Objective: Return the lines from the line containing "Turn this picture" through the line containing "from math import cos, radians, sin, tan" exactly. No other line should appear in the answer.

━━━━━━━━━━━━━━━━━━━━

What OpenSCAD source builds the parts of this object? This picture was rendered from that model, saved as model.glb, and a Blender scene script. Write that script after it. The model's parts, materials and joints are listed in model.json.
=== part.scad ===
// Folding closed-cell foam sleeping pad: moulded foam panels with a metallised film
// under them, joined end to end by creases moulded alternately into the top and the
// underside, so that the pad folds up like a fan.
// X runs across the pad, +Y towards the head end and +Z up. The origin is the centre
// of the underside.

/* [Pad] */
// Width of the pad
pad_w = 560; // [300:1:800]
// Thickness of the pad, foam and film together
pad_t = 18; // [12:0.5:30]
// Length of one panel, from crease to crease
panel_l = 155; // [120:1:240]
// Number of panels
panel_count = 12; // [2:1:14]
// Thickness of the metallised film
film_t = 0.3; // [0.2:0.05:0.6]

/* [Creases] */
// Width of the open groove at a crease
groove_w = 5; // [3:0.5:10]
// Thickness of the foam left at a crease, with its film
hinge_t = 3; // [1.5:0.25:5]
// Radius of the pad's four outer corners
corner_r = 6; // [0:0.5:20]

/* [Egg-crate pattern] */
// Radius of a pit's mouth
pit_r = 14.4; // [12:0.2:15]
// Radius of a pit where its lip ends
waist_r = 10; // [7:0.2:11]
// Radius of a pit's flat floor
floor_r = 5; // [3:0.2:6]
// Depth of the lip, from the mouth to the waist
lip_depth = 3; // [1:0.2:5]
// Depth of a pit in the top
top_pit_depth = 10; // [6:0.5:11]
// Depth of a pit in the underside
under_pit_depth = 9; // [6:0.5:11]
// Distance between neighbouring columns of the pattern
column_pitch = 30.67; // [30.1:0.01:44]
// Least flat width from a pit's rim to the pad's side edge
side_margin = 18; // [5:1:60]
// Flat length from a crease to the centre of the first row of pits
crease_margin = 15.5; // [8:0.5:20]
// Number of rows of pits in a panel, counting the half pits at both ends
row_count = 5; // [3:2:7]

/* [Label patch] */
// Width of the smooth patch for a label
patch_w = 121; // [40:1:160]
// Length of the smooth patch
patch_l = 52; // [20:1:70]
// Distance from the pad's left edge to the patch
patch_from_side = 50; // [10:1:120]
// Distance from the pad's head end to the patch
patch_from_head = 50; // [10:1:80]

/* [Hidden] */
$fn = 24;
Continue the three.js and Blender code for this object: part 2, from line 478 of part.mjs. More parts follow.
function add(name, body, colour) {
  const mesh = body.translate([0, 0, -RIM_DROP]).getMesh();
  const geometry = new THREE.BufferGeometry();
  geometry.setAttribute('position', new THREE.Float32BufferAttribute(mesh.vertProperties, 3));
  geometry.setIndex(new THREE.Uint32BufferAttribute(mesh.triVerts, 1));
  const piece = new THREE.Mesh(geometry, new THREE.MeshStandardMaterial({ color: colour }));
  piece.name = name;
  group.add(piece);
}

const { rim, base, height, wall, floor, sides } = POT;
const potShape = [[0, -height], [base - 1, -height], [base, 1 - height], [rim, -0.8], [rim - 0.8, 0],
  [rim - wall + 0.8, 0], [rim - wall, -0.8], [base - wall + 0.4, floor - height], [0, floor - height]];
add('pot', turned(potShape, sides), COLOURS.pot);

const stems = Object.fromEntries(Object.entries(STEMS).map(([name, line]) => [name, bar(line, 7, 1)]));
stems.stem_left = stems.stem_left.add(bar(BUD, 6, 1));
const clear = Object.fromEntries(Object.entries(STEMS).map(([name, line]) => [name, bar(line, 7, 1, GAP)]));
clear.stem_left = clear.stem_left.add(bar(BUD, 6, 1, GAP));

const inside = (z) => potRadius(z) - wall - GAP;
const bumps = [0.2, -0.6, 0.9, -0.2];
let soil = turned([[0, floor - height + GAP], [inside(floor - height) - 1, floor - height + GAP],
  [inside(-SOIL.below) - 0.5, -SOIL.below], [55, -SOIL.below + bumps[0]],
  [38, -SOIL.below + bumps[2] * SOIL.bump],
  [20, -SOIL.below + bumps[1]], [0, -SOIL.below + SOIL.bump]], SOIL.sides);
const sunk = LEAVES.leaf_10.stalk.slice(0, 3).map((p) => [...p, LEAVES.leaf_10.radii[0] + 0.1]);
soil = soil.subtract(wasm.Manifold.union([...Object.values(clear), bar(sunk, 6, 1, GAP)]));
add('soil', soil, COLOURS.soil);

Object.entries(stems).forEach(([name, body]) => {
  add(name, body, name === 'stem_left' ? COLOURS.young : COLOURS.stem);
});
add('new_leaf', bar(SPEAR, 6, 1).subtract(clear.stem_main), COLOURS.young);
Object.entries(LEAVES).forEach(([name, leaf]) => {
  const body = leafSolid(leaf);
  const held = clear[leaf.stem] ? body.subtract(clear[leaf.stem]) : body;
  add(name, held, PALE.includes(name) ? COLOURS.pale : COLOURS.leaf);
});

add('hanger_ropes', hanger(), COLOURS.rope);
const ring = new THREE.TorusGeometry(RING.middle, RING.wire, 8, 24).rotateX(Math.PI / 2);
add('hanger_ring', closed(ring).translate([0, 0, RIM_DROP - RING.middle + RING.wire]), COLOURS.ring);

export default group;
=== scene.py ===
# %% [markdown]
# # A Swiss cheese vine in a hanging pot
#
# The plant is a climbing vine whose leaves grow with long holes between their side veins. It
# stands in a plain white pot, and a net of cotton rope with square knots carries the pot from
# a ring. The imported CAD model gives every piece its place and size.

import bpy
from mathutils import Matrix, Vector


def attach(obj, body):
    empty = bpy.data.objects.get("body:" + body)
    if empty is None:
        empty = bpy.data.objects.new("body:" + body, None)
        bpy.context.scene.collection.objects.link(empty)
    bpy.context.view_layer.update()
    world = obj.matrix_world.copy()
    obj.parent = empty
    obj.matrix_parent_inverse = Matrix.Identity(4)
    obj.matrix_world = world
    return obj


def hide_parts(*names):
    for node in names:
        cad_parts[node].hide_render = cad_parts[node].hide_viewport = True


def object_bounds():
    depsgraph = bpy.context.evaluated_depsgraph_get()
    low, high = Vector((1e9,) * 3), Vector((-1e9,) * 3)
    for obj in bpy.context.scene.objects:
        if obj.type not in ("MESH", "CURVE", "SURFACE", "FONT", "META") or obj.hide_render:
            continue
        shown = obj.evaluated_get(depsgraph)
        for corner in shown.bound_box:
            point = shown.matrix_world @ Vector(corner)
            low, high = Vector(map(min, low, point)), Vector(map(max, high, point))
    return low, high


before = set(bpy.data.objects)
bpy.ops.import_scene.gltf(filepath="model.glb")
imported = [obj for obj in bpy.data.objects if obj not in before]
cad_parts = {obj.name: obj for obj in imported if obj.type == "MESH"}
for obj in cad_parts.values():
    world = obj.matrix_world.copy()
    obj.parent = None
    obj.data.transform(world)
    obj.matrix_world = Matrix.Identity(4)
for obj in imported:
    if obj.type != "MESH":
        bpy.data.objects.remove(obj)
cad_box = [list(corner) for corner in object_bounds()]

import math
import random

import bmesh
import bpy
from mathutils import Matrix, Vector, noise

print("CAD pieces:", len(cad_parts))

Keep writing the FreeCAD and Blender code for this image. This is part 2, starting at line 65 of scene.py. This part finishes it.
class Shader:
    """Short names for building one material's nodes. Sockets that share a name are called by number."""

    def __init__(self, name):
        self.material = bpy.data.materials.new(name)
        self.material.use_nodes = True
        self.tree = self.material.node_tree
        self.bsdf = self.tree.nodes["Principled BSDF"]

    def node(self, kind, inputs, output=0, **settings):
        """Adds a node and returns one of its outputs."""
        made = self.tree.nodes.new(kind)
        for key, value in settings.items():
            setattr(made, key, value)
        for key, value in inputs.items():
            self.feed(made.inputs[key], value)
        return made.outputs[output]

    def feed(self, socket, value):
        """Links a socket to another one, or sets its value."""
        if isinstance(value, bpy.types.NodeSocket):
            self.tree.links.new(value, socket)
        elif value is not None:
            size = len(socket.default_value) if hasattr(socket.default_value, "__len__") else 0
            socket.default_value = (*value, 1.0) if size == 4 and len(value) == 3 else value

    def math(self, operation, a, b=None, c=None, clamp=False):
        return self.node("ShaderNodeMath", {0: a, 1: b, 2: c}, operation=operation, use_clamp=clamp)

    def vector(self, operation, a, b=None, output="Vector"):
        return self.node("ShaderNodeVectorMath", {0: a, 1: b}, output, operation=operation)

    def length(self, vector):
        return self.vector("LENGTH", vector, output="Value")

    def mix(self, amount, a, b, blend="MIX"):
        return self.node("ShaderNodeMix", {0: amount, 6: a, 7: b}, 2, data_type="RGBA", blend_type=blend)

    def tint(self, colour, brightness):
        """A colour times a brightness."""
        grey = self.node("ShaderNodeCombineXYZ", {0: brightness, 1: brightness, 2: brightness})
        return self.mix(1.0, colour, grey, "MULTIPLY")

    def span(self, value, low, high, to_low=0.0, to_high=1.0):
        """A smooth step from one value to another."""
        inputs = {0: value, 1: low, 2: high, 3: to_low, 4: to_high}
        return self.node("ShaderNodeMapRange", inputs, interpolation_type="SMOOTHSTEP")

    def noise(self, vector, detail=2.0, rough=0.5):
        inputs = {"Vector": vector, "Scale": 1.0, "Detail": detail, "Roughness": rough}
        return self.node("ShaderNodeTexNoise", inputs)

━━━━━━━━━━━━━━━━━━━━

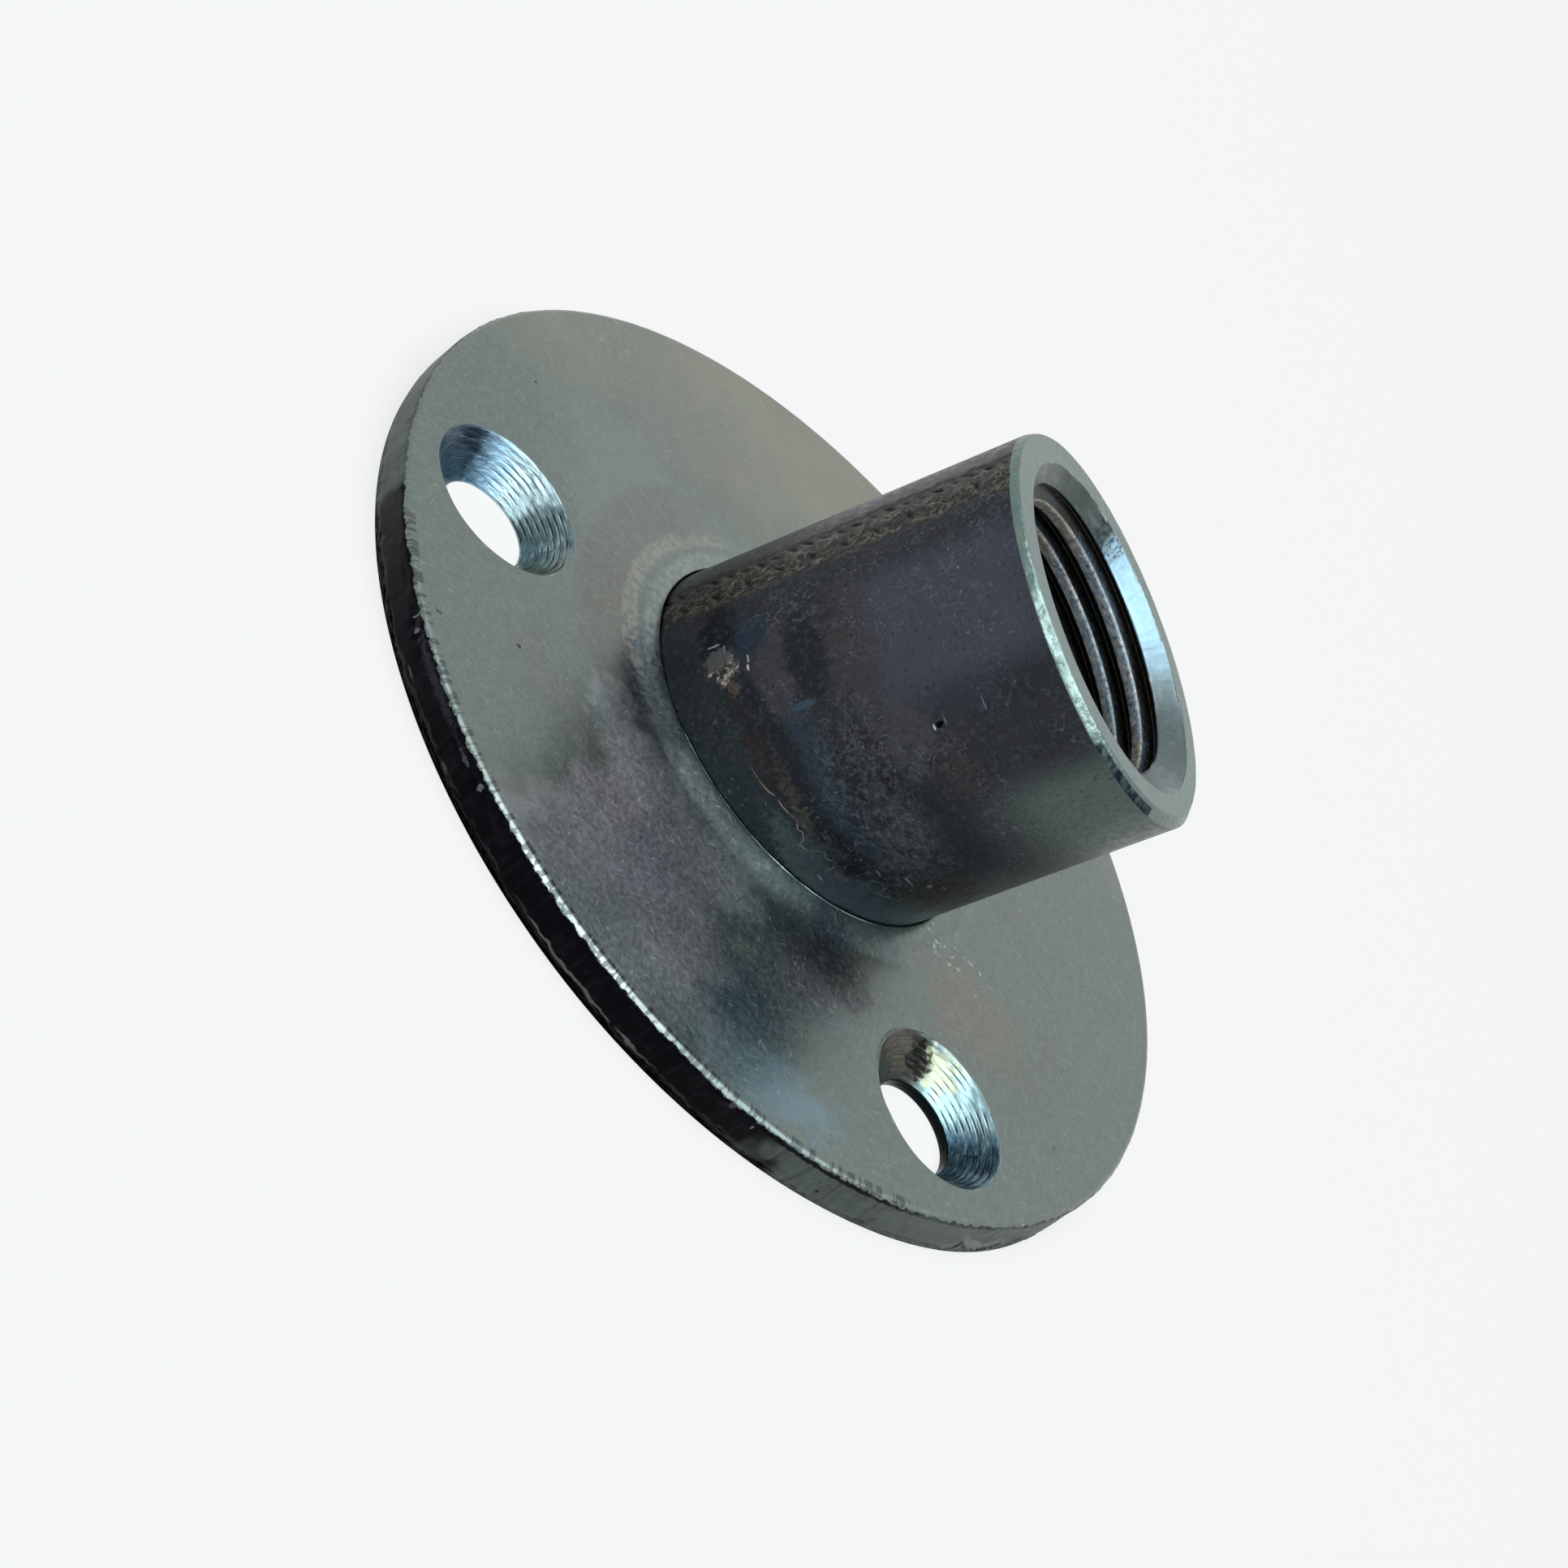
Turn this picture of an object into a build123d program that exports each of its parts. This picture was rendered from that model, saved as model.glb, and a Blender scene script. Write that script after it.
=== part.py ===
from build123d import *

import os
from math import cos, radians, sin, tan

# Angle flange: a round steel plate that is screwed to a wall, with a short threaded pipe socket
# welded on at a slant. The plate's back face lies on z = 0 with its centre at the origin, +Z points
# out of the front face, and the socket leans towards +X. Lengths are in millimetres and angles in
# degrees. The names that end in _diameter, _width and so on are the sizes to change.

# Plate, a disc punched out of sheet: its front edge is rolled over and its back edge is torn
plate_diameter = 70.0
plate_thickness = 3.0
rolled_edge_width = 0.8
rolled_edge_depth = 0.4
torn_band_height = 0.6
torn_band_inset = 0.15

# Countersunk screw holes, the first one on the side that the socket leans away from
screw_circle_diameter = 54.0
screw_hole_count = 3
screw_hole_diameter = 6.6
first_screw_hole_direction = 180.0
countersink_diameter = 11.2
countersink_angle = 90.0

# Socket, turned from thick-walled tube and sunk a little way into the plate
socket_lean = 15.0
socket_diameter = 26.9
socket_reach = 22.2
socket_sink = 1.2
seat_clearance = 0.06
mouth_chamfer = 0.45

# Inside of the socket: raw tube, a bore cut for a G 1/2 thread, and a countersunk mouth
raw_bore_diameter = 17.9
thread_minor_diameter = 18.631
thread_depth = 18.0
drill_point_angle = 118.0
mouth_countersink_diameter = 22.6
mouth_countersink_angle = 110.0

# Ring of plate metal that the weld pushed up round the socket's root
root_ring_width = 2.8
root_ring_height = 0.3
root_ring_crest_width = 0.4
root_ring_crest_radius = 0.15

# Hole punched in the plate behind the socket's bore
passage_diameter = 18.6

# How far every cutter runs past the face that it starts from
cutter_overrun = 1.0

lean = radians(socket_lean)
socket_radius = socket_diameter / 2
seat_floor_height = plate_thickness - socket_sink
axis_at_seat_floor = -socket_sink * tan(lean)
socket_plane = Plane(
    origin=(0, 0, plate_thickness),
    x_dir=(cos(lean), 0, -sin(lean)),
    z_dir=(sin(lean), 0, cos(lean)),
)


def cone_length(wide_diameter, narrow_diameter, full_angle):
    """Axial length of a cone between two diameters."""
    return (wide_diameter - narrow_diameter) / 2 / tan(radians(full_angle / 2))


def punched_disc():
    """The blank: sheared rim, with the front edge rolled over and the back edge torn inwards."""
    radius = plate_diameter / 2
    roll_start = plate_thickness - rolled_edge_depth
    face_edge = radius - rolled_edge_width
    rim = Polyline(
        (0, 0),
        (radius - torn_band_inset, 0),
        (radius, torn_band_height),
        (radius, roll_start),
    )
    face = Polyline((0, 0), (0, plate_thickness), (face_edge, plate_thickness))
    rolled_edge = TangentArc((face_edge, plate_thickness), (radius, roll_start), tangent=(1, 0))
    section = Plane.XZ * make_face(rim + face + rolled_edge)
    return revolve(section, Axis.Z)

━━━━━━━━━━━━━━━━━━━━

Complete answer:
Turn this picture of an object into a build123d program that exports each of its parts. This picture was rendered from that model, saved as model.glb, and a Blender scene script. Write that script after it.
=== part.py ===
from build123d import *

import os
from math import cos, radians, sin, tan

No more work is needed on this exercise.